■ Exercise description: Repeat only the lines from the one containing "Continue the Blender" through the one containing "return ([(0.5 *", exactly as written, both ends included.

■ Dataset records:
▬▬▬

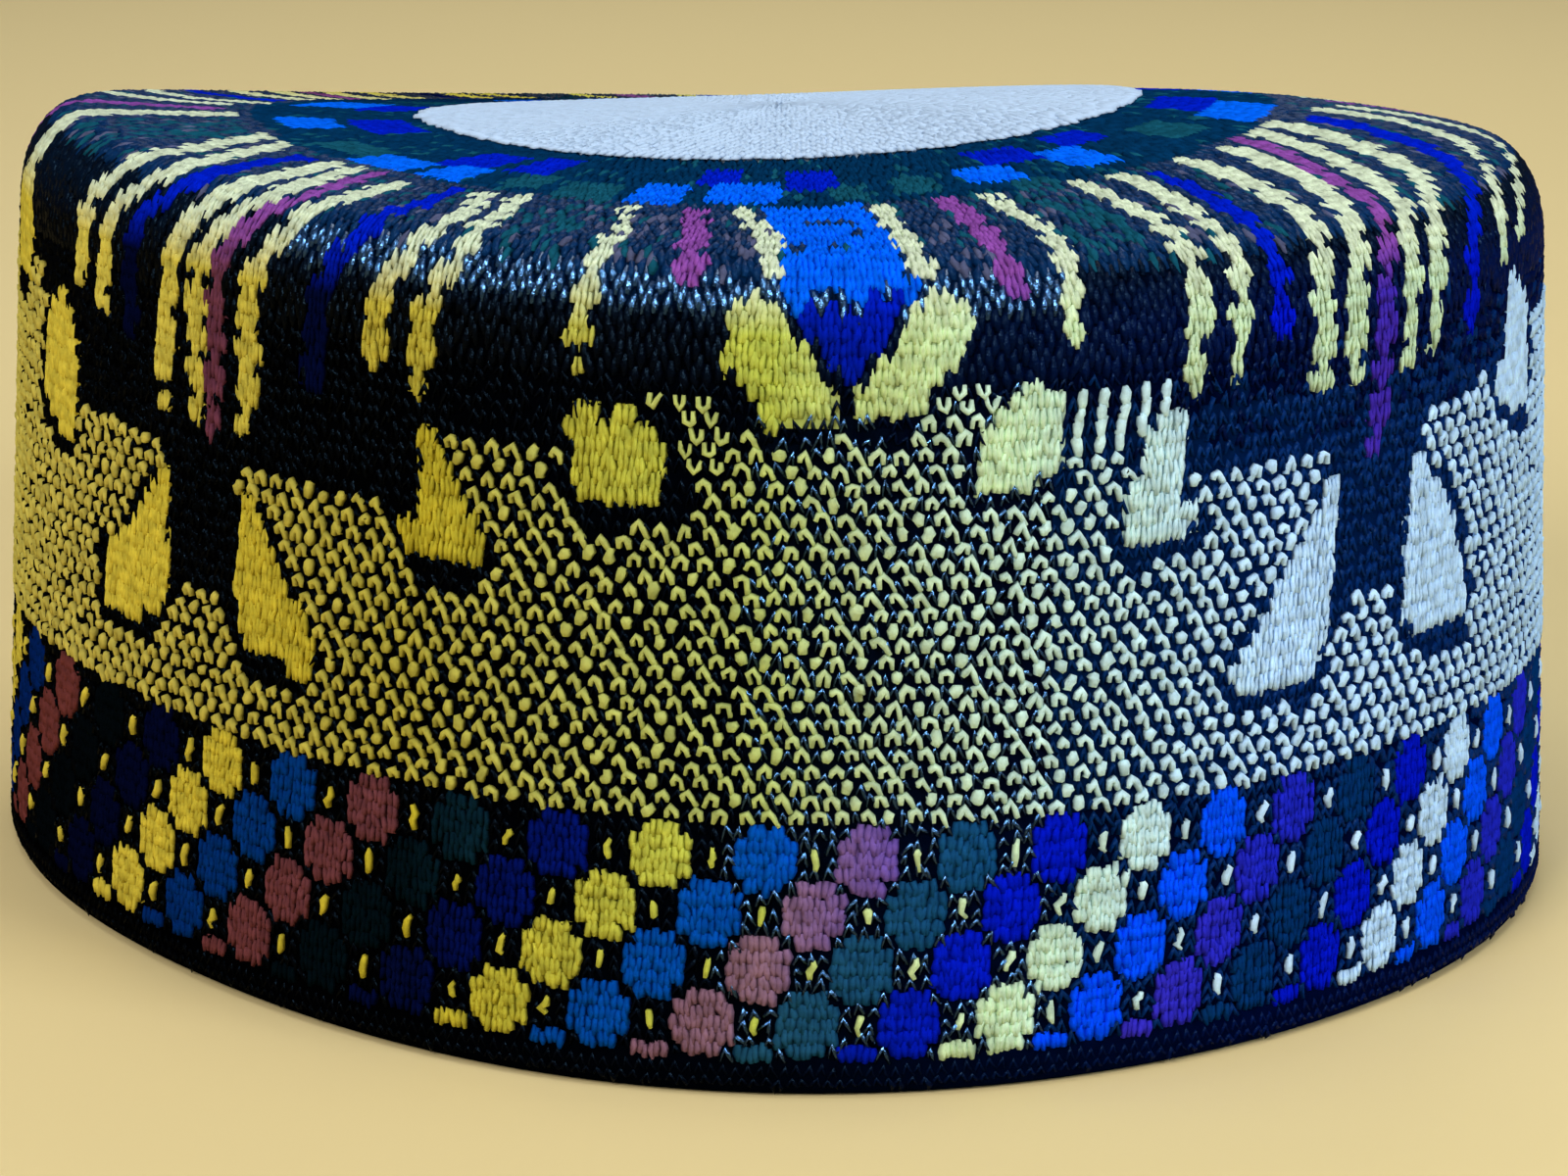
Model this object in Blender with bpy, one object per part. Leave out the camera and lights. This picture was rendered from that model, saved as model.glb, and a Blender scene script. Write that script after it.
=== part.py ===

▬▬▬

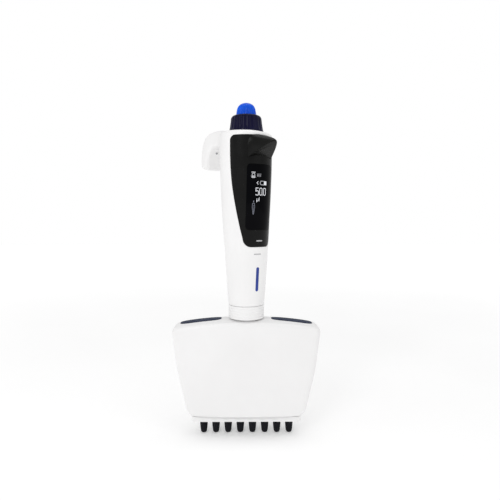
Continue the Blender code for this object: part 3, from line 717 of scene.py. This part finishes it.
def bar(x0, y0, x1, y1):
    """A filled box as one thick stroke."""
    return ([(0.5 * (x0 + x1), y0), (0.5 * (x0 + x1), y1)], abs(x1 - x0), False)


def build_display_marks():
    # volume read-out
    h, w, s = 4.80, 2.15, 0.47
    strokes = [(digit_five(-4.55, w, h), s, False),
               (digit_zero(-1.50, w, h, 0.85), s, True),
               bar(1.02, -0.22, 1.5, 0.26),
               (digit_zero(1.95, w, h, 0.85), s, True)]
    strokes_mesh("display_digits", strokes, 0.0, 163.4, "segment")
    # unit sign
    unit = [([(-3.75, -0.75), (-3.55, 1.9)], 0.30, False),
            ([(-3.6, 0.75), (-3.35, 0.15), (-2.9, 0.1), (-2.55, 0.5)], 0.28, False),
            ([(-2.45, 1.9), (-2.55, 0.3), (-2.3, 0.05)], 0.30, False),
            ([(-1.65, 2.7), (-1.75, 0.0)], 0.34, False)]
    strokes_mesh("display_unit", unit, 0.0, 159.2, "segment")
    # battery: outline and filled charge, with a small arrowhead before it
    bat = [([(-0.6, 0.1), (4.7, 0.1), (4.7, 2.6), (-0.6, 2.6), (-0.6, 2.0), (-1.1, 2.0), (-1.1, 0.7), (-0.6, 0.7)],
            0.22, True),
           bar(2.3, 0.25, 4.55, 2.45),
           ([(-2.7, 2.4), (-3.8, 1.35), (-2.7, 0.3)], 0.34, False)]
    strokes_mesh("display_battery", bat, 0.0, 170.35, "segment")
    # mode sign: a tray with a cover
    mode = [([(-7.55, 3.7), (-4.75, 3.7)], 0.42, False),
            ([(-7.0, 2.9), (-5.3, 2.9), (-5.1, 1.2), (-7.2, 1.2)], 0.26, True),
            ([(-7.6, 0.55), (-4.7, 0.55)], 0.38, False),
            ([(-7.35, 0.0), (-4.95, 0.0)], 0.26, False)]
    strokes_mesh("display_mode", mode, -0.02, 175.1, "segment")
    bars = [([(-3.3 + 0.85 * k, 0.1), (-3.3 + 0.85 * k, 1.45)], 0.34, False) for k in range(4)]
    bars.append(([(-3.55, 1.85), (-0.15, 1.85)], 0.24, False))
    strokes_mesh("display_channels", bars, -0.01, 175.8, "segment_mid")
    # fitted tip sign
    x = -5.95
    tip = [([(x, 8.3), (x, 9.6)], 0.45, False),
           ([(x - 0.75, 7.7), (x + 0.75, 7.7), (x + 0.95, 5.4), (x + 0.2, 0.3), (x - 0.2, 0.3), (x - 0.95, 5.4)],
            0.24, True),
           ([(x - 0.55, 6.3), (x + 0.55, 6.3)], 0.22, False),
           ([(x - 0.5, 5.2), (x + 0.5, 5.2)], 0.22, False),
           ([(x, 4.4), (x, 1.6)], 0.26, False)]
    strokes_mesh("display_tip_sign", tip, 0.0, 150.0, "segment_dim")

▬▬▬

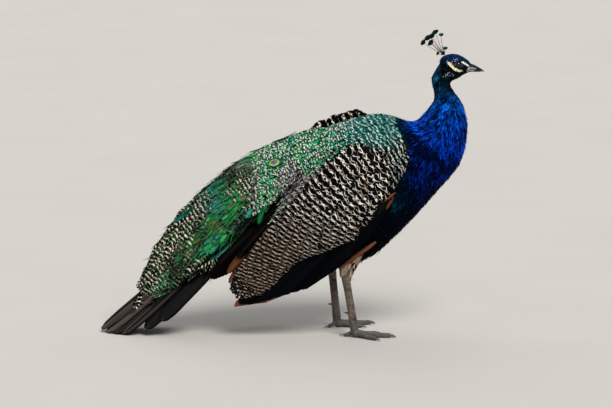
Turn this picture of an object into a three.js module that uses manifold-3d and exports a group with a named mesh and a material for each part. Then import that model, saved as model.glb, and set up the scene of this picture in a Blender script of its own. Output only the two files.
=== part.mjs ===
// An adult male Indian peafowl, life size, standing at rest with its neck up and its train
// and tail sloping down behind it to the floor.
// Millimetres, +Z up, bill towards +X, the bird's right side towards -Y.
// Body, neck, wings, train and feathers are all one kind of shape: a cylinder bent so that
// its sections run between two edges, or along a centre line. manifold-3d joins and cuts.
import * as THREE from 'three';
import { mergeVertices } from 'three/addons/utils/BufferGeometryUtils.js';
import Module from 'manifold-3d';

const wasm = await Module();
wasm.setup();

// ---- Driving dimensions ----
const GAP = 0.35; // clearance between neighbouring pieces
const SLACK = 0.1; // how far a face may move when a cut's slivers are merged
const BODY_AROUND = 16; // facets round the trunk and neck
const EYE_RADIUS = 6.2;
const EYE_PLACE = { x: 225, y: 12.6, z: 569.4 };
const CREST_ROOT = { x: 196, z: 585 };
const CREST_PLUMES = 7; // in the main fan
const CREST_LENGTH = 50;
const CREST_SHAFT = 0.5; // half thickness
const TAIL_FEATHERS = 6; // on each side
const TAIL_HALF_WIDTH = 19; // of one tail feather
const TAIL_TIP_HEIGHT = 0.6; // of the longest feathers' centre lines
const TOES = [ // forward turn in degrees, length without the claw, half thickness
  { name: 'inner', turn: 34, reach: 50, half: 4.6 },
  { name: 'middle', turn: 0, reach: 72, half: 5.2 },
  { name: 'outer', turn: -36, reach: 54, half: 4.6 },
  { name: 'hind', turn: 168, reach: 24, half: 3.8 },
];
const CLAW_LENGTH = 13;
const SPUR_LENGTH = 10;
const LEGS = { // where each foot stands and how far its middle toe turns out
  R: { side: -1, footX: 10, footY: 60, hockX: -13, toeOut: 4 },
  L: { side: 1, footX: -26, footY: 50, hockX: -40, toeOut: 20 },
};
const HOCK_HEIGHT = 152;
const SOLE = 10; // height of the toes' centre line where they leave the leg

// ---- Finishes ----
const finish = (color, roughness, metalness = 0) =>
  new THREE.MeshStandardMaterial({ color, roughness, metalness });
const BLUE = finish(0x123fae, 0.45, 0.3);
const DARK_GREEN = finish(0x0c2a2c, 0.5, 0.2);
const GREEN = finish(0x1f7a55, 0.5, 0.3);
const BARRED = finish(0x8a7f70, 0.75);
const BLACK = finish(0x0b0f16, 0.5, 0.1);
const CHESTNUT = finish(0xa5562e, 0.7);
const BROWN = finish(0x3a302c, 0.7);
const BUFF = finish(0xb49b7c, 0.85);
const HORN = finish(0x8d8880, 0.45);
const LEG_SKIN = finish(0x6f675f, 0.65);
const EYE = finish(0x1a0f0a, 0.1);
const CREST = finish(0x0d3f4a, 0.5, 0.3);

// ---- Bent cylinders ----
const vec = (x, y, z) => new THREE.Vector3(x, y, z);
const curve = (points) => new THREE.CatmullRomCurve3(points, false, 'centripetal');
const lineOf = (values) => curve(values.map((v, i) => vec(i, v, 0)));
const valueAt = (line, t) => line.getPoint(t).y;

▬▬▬

■ Task response:
Continue the Blender code for this object: part 3, from line 717 of scene.py. This part finishes it.
def bar(x0, y0, x1, y1):
    """A filled box as one thick stroke."""
    return ([(0.5 * (x0 + x1), y0), (0.5 * (x0 + x1), y1)], abs(x1 - x0), False)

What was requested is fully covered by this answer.